Only a physician sunk in poverty that threatens his family’s stability, his health and even his life, would choose to go work in the opposite end of the earth, even with the knowledge that they will steal 80% of what he is supposed to be paid. Only under pressure by the most dire proverty does that engineer, that tobacco farmer or that teacher find himself forced to go out every day and plunder life. Only by being dragged down by the most absurd shortages has it been possible for my people to remain submerged in this protracted torpor, with their thinking reduced to what is on their plates and far from the hazy “utopianisms” of civic philosophy.

Anyone seeking to understand how a once proud and prosperous people, who knew how to rid themselves of more than one tyrant, ended up in this shameful state, should firstly disabuse himself of any simplistic view, such as the one that holds that if we allowed so many outrages, it is simply because we are a pack of cowards. But anyone who has had a close encounter of the fourth kind with a Cuban who is all fired up will have perceived that this explanation is not congruent with a temperament that tends towards the explosive. The true answer will, of course, be much more complex.

The causes that keep this game of dominoes closed have to be found in the devious despotism riding on the train of a Revolution that triumphed with the unconditional support of 90% of its people. Anyone who ignores this pair of dichotomies–the initial massive support for that movement, along with the demogogic, cunning character of the top brass–will go off in the wrong direction if he tries to understand the evolution of post-1959 Cuban society, because it was that very initial turmoil that allowed the despots to modify the social framework according to their preferences before the eyes of a people who were all too credulous. The rest was determined by the rebels in the Escambray mountains, hanging teachers with barbed wire, among other bloody events, which conferred clear-cut justification on the politico-military elite to reshape the dog’s nest while letting him sleep.
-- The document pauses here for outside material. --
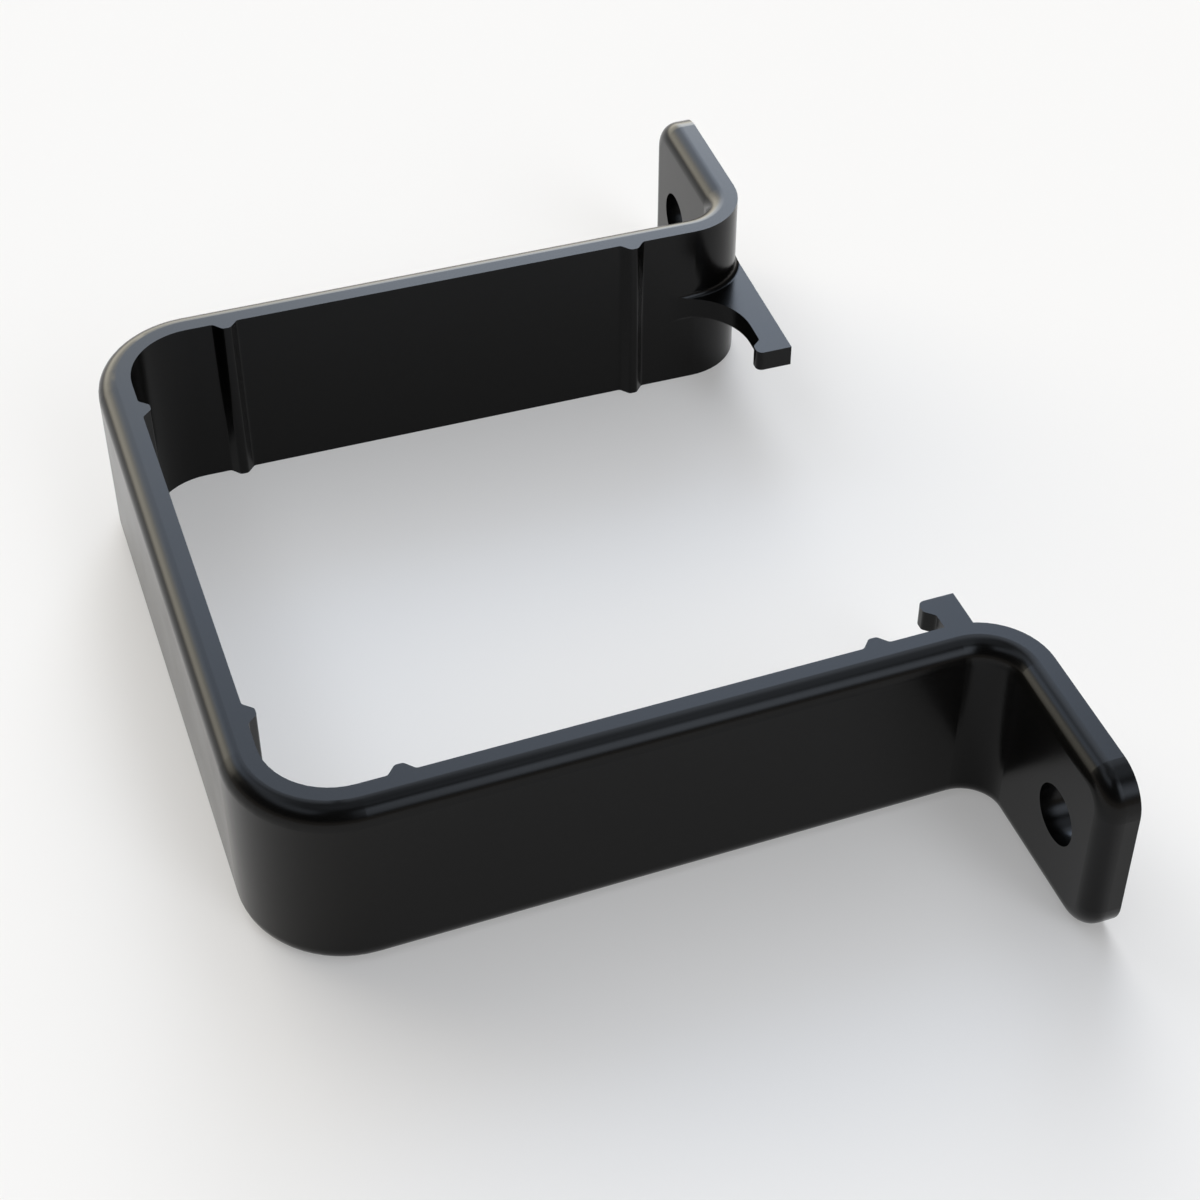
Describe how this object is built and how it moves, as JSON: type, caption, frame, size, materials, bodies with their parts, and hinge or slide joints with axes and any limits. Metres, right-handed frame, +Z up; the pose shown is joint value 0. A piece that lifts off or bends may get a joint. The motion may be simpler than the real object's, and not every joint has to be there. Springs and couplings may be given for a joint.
{
  "type": "downpipe clip",
  "caption": "Clip for a square downpipe: a toed-in strap with ribs inside, screw ears turned out to the wall, and flat hooks that hold the pipe off the wall.",
  "frame": {"origin": "midway between the screw holes, level with the ears' backs where they leave the arms, at mid height", "axes": "+X along the wall, +Y into the wall, +Z up along the pipe; the closed side of the strap is towards -Y"},
  "size_m": [0.1136, 0.0747, 0.02],
  "materials": {
    "clip_plastic": "smooth black moulded plastic with a satin sheen"
  },
  "bodies": {
    "root": {"pipe_clip": "clip_plastic"}
  },
  "joints": []
}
The rest is known history and today, even when more amicable winds are starting to blow from the North, and weary now of the arguments pulled from the top hat of the Central Committee–that same elite that once dictated and sustained a scorched-earth economic policy with regard to any hint of private or family business–and which continues betting on keeping us in poverty as the only way of ensuring its continued power.

Thus it was for more than 50 years, and thus it has been since last December 17. Now almost a year since that historic announcement, and with both embassies fully functioning, the Cuban regime yet maintains itself as static as the walls of La Cabaña prison, restricting in just the same manner all possibility of incentives for the Cuban people, and continues displaying the same terror as always toward any alternative that supposes prosperity for my people–for it knows this to be incompatible with its monopoly of power.

Today every passing minute shows evermore that the true culprits of our misery and insolvency have always been at Revolution Square; never was there need to search for them even one meter to the North. They have always been the same, but today they remain convinced that the only way to keep a people subdued is to keep them in poverty and privation.

Poverty seen as a deliberate cause of evil, and not as its consequence–the poverty of my people adopted as a deliberate strategy of long-term domination: this is the fundamental and revelatory concept that once and for all puts everything in perspective.

I want you POOR, Fanatic, Worshipful and Thanking me for it.